[Problem description] Repeat, please, only the lines from the top of the data down to the line with "hip_height = 5.0"; include both of those lines.

[Data excerpt]
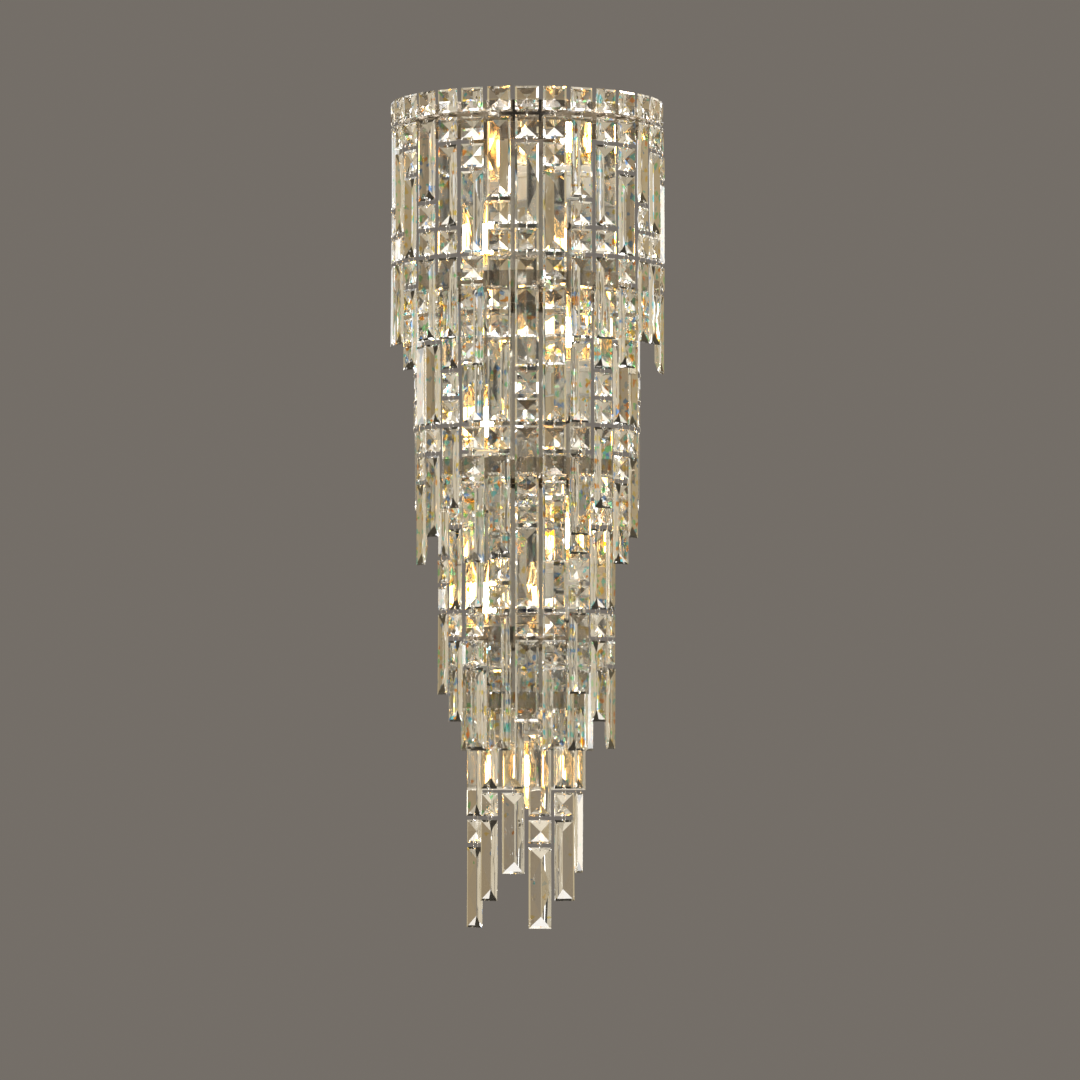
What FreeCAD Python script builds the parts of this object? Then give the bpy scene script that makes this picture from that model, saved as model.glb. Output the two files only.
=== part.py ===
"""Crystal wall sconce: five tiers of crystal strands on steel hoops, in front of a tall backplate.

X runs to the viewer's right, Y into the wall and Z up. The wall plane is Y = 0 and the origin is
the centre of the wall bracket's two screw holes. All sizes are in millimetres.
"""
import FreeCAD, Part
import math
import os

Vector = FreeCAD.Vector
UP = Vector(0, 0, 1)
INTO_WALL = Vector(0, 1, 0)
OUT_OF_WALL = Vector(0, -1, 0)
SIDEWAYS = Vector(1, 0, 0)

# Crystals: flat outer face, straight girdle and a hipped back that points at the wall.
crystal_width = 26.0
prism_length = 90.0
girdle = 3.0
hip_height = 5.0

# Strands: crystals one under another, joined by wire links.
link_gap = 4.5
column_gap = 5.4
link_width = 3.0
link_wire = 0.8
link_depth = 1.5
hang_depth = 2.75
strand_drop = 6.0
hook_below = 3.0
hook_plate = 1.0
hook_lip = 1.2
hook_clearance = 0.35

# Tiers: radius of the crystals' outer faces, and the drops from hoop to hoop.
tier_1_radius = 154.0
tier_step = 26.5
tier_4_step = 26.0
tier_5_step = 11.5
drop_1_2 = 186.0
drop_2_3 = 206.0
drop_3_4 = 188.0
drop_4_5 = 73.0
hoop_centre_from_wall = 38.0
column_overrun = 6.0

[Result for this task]
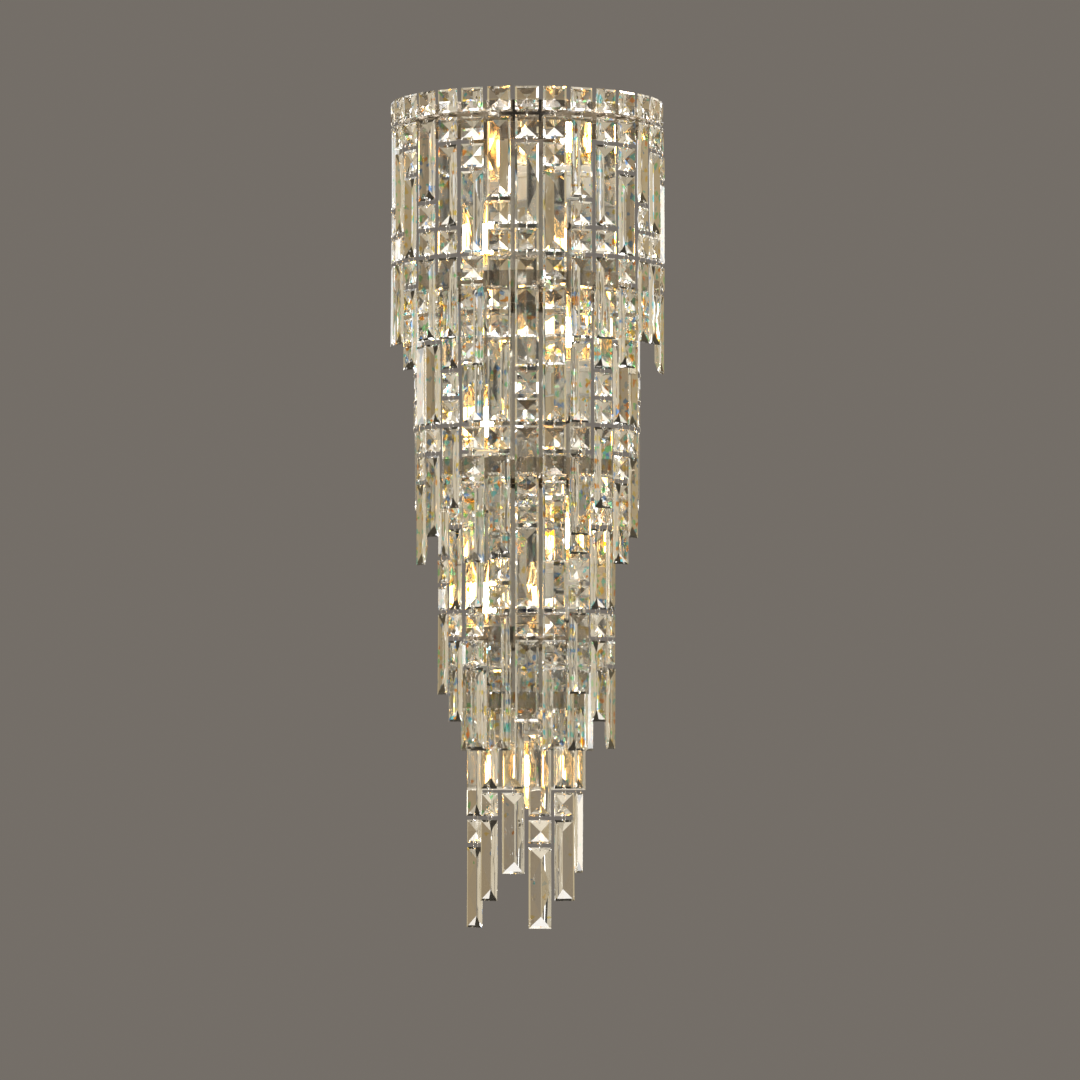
What FreeCAD Python script builds the parts of this object? Then give the bpy scene script that makes this picture from that model, saved as model.glb. Output the two files only.
=== part.py ===
"""Crystal wall sconce: five tiers of crystal strands on steel hoops, in front of a tall backplate.

X runs to the viewer's right, Y into the wall and Z up. The wall plane is Y = 0 and the origin is
the centre of the wall bracket's two screw holes. All sizes are in millimetres.
"""
import FreeCAD, Part
import math
import os

Vector = FreeCAD.Vector
UP = Vector(0, 0, 1)
INTO_WALL = Vector(0, 1, 0)
OUT_OF_WALL = Vector(0, -1, 0)
SIDEWAYS = Vector(1, 0, 0)

# Crystals: flat outer face, straight girdle and a hipped back that points at the wall.
crystal_width = 26.0
prism_length = 90.0
girdle = 3.0
hip_height = 5.0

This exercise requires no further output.